**AVAILABLE DATA**
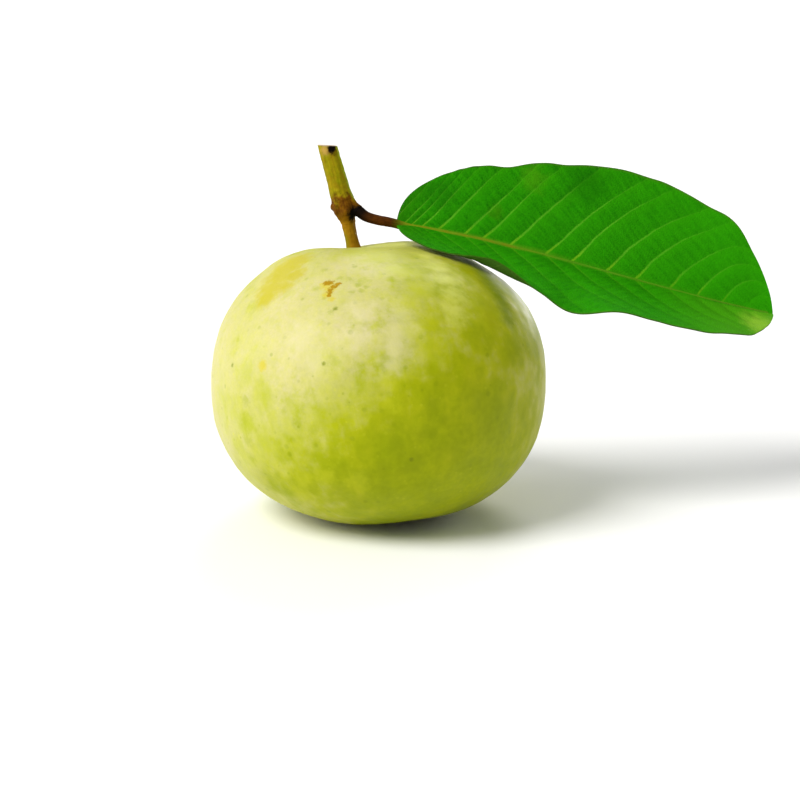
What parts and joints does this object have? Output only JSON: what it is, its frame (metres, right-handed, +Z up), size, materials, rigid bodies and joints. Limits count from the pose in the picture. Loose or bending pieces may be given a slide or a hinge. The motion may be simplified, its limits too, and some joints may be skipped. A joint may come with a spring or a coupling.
{
  "type": "guava",
  "caption": "Whole guava as picked, broad and slightly ribbed, resting on a small flat spot, with its short twig, one broad leaf folded along its midrib, and a dried calyx underneath.",
  "frame": {"origin": "Middle of the small flat spot under the fruit, on the surface that it rests on", "axes": "+Z is up, +X is the way the leaf reaches out, and +Y is the side the stalk leans to"},
  "size_m": [0.144, 0.0844, 0.0921],
  "materials": {
    "skin": "waxy, softly glossy, mottled yellow-green",
    "bark": "thin bark, olive above and brown at the joint",
    "leaf": "leathery, deep green above with pale veins, paler and duller below",
    "dried_calyx": "dry, dull brown"
  },
  "bodies": {
    "root": {"fruit": "skin", "twig": "bark", "leaf": "leaf", "calyx": "dried_calyx"}
  },
  "joints": []
}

**STATED TASK**
Print the complete listing again, exactly as it stands.

**ANSWER TO THIS PROBLEM**
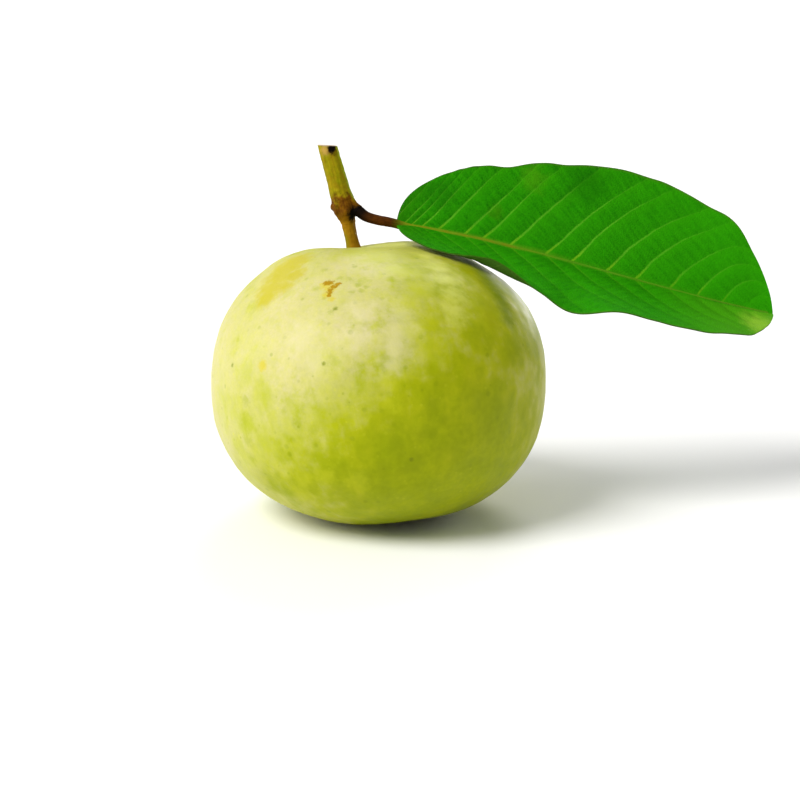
What parts and joints does this object have? Output only JSON: what it is, its frame (metres, right-handed, +Z up), size, materials, rigid bodies and joints. Limits count from the pose in the picture. Loose or bending pieces may be given a slide or a hinge. The motion may be simplified, its limits too, and some joints may be skipped. A joint may come with a spring or a coupling.
{
  "type": "guava",
  "caption": "Whole guava as picked, broad and slightly ribbed, resting on a small flat spot, with its short twig, one broad leaf folded along its midrib, and a dried calyx underneath.",
  "frame": {"origin": "Middle of the small flat spot under the fruit, on the surface that it rests on", "axes": "+Z is up, +X is the way the leaf reaches out, and +Y is the side the stalk leans to"},
  "size_m": [0.144, 0.0844, 0.0921],
  "materials": {
    "skin": "waxy, softly glossy, mottled yellow-green",
    "bark": "thin bark, olive above and brown at the joint",
    "leaf": "leathery, deep green above with pale veins, paler and duller below",
    "dried_calyx": "dry, dull brown"
  },
  "bodies": {
    "root": {"fruit": "skin", "twig": "bark", "leaf": "leaf", "calyx": "dried_calyx"}
  },
  "joints": []
}